Objectives: to determine the effect of drugs with anti-cholinergic properties on relevant health outcomes.
Design: electronic published and unpublished literature/trial registries were systematically reviewed. Studies evaluating medications with anti-cholinergic activity on cognitive function, delirium, physical function or mortality were eligible.
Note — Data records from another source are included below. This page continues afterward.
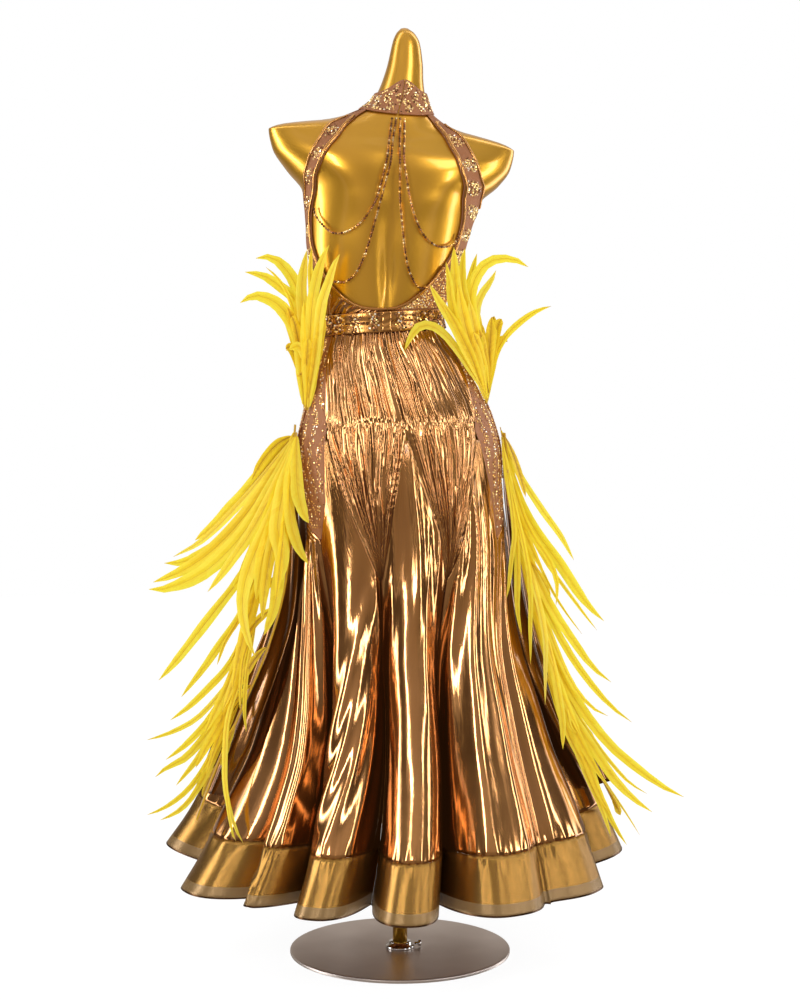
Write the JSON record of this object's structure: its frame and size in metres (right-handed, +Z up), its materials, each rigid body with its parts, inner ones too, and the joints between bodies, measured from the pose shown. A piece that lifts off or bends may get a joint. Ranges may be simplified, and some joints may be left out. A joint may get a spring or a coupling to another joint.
{
  "type": "ballroom dance dress on a dress form with a stand",
  "caption": "Floor-length backless ballroom dress with a fluted skirt, chains across the back and feathers, on a limbless dress form with a round base.",
  "frame": {"origin": "centre of the base disc's underside, where the stand meets the floor", "axes": "+Z up along the pole, +Y the way the wearer faces, +X towards the wearer's right"},
  "size_m": [0.908, 0.7347, 1.6154],
  "materials": {
    "lame": "metallic pleated lame",
    "stoned_mesh": "matt stretch mesh set with small stones",
    "hem_satin": "matt gold satin, stiffened",
    "dark_lame": "dark metallic lame",
    "feather": "yellow plumes",
    "form_gold": "glossy metallic gold paint",
    "polished_steel": "mirror polished",
    "chrome": "polished chrome",
    "rhinestones": "faceted stones in metal cups"
  },
  "bodies": {
    "root": {"base_disc": "polished_steel", "base_flange": "chrome", "clamp_screw": "chrome", "pole": "form_gold", "dress_form": "form_gold", "belt": "lame", "belt_tab": "lame", "lower_back_left": "lame", "binding_left": "lame", "binding_right": "lame", "yoke_back": "lame", "yoke_front": "lame", "point_back_left": "lame", "point_back_right": "lame", "point_front_left": "lame", "point_front_right": "lame", "skirt_back_centre": "lame", "skirt_back_left": "lame", "skirt_back_right": "lame", "skirt_front_centre": "lame", "skirt_side_left": "lame", "skirt_side_right": "lame", "collar": "stoned_mesh", "bodice_front": "stoned_mesh", "lower_back_right": "stoned_mesh", "shoulder_band_left": "stoned_mesh", "shoulder_band_right": "stoned_mesh", "leaf_panel_left": "stoned_mesh", "leaf_panel_right": "stoned_mesh", "cuff_left": "stoned_mesh", "cuff_right": "stoned_mesh", "hem_band_back_centre": "hem_satin", "hem_band_back_left": "hem_satin", "hem_band_back_right": "hem_satin", "hem_band_front_centre": "hem_satin", "hem_band_side_left": "hem_satin", "hem_band_side_right": "hem_satin", "float_left": "dark_lame", "float_right": "dark_lame", "feathers_left_up": "feather", "feathers_right_up": "feather", "feathers_left_down": "feather", "feathers_right_down": "feather", "chain_outer_left": "rhinestones", "chain_inner_left": "rhinestones", "chain_inner_right": "rhinestones", "chain_outer_right": "rhinestones"}
  },
  "joints": []
}
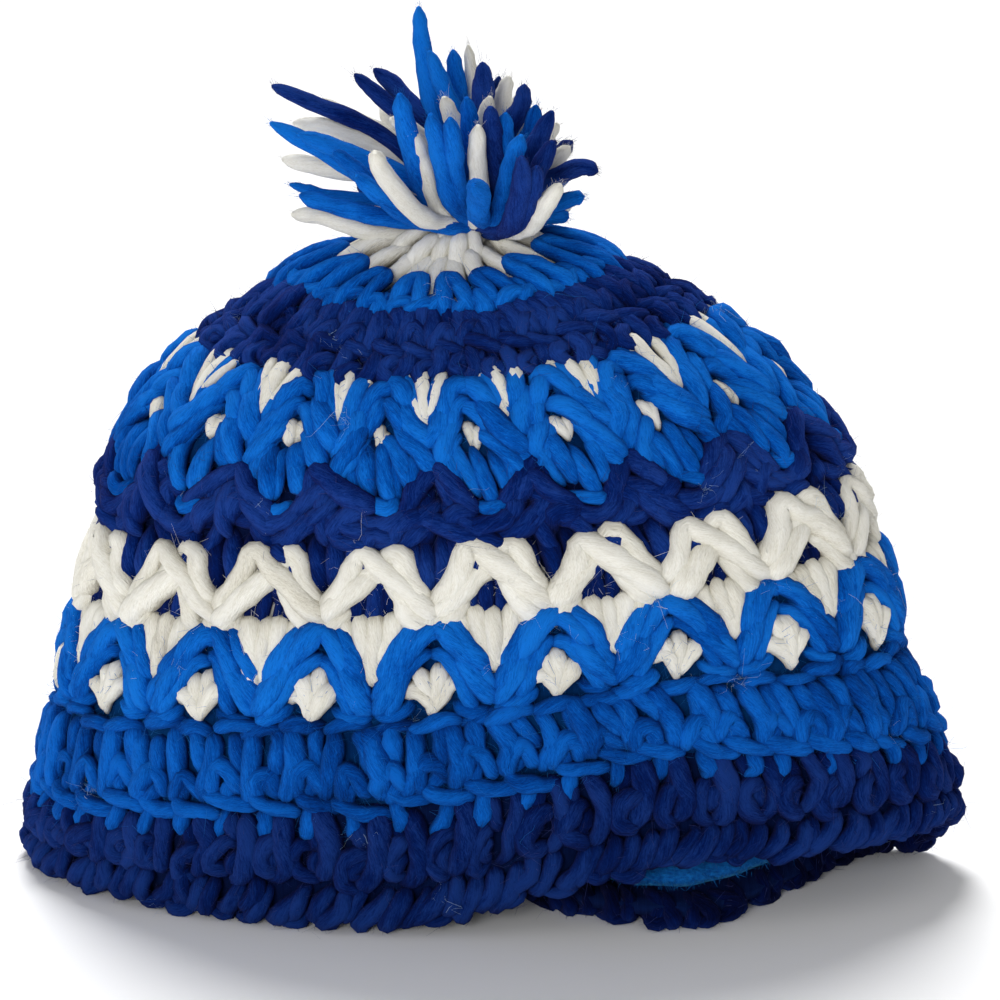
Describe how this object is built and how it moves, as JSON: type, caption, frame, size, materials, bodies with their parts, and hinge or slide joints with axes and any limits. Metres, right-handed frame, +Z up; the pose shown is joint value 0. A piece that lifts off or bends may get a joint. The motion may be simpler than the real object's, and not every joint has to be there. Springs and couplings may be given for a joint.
{
  "type": "beanie",
  "caption": "Thick crocheted beanie with zigzag rounds in navy, bright blue and white, a fleece band inside the rim and a pompom of cut yarn on the crown.",
  "frame": {"origin": "middle of the hat's box, on the surface it stands on", "axes": "+Z up to the pompom, +X to the right and -Y to the front"},
  "size_m": [0.2578, 0.1194, 0.2368],
  "materials": {
    "navy_yarn": "soft fuzzy roving yarn, matte",
    "blue_yarn": "soft fuzzy roving yarn, matte",
    "cream_yarn": "soft fuzzy roving yarn, matte",
    "fleece": "brushed fleece, matte",
    "pompom_yarn": "cut strands of the three yarns"
  },
  "bodies": {
    "root": {"rim_edge": "navy_yarn", "rim_band": "navy_yarn", "lower_band": "blue_yarn", "lower_zigzag": "blue_yarn", "white_zigzag": "cream_yarn", "middle_band": "navy_yarn", "upper_zigzag": "blue_yarn", "crown_navy": "navy_yarn", "crown_blue": "blue_yarn", "crown_white": "cream_yarn", "lining_band": "fleece", "pompom": "pompom_yarn"}
  },
  "joints": []
}
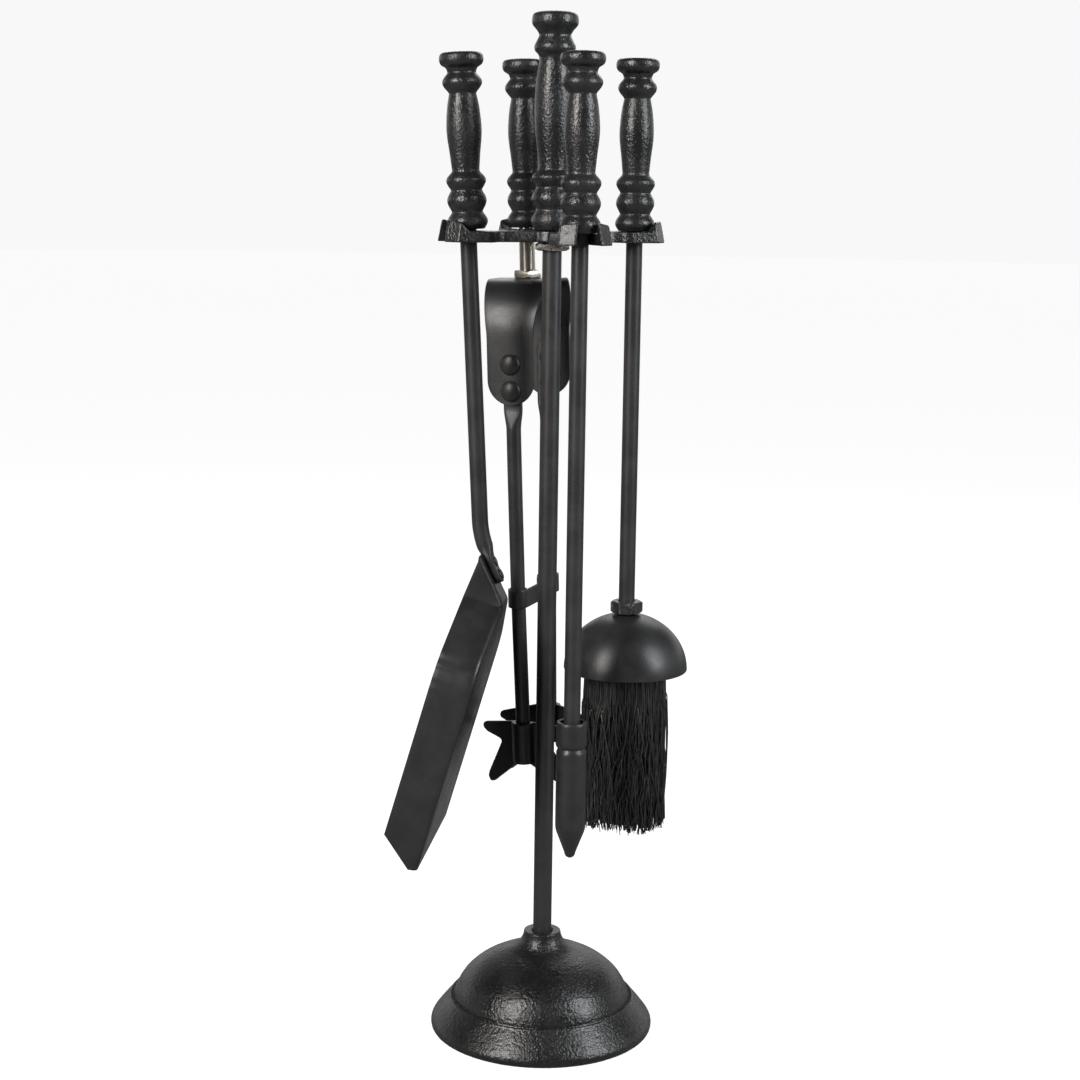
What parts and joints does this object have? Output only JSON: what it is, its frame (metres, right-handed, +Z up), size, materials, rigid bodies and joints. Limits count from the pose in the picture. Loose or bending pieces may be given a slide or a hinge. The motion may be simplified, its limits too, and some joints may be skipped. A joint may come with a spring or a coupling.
{
  "type": "fireplace tool set",
  "caption": "Free-standing fireside stand with a domed cast base, a forked cross rack and turned-handled shovel, tongs, poker and brush that lift off.",
  "frame": {"origin": "on the floor, at the middle of the base, under the stem", "axes": "+Z up along the stem; +X to the right and -Y towards a viewer who has the poker in front, the shovel on the left and the brush on the right"},
  "size_m": [0.1902, 0.1623, 0.65],
  "materials": {
    "cast_iron": "gloss black enamel over a pebbled casting",
    "black_enamel": "satin black",
    "bright_zinc": "zinc plate with black overspray",
    "fibre": "matt black fibre",
    "plug_wood": "bare"
  },
  "bodies": {
    "stand": {"base_casting": "cast_iron", "base_washer": "bright_zinc", "base_nut": "bright_zinc", "stem": "black_enamel", "rack_nut": "bright_zinc", "rack": "cast_iron", "finial": "cast_iron"},
    "shovel": {"shovel_handle": "cast_iron", "shovel_rod": "black_enamel", "shovel_pan": "black_enamel", "shovel_rivet_1": "black_enamel", "shovel_rivet_2": "black_enamel"},
    "poker": {"poker_handle": "cast_iron", "poker_rod": "black_enamel", "poker_tip": "black_enamel"},
    "brush": {"brush_handle": "cast_iron", "brush_rod": "black_enamel", "brush_nut": "black_enamel", "brush_dome": "black_enamel", "brush_plug": "plug_wood", "brush_bristles": "fibre"},
    "tongs": {"tongs_handle": "cast_iron", "tongs_stud": "bright_zinc", "tongs_upper_nut": "bright_zinc", "tongs_lower_nut": "bright_zinc", "tongs_bow": "black_enamel"},
    "near_arm": {"near_arm": "black_enamel", "near_jaw": "black_enamel", "near_rivet_1": "black_enamel", "near_rivet_2": "black_enamel", "arm_guide": "black_enamel"},
    "far_arm": {"far_arm": "black_enamel", "far_jaw": "black_enamel", "far_rivet_1": "black_enamel", "far_rivet_2": "black_enamel"}
  },
  "joints": [
    {"name": "poker_lift", "type": "slide", "parent": "stand", "child": "poker", "axis": [0.2316, -0.7302, 0.6428], "range_m": [0, 0.09]},
    {"name": "brush_lift", "type": "slide", "parent": "stand", "child": "brush", "axis": [0.7302, 0.2316, 0.6428], "range_m": [0, 0.09]},
    {"name": "tongs_lift", "type": "slide", "parent": "stand", "child": "tongs", "axis": [-0.2316, 0.7302, 0.6428], "range_m": [0, 0.09]},
    {"name": "shovel_lift", "type": "slide", "parent": "stand", "child": "shovel", "axis": [-0.7302, -0.2316, 0.6428], "range_m": [0, 0.09]},
    {"name": "near_arm_squeeze", "type": "hinge", "parent": "tongs", "child": "near_arm", "pos_m": [-0.01474, 0.05147, 0.47068], "axis": [0.9299, -0.3665, 0.0308], "range_deg": [0, 2], "stiffness_Nm_per_rad": 40, "springref_deg": -0.57, "deforming": ["tongs_bow"]},
    {"name": "far_arm_squeeze", "type": "hinge", "parent": "tongs", "child": "far_arm", "pos_m": [-0.01474, 0.05147, 0.47068], "axis": [-0.9299, 0.3665, -0.0308], "range_deg": [0, 2], "stiffness_Nm_per_rad": 40, "springref_deg": -0.57, "deforming": ["tongs_bow"]}
  ],
  "couplings": [
    {"joint": "far_arm_squeeze", "follows": "near_arm_squeeze", "ratio": 1}
  ]
}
Results: forty-six studies including 60,944 participants were included. Seventy-seven percent of included studies evaluating cognitive function (n = 33) reported a significant decline in cognitive ability with increasing anti-cholinergic load (P < 0.05). Four of five included studies reported no association with delirium and increasing anti-cholinergic drug load (P > 0.05). Five of the eight included studies reported a decline in physical function in users of anti-cholinergics (P < 0.05). Three of nine studies evaluating mortality reported that the use of drugs with anti-cholinergic properties was associated with a trend towards increased mortality, but this was not statistically significant. The methodological quality of the evidence-base ranged from poor to very good.
Conclusion: medicines with anti-cholinergic properties have a significant adverse effect on cognitive and physical function, but limited evidence exists for delirium or mortality outcomes.
Keywords: adverse effect; anti-cholinergic; anti-muscarinic; cholinergic antagonist; cognition; function; mortality; older people; systematic review.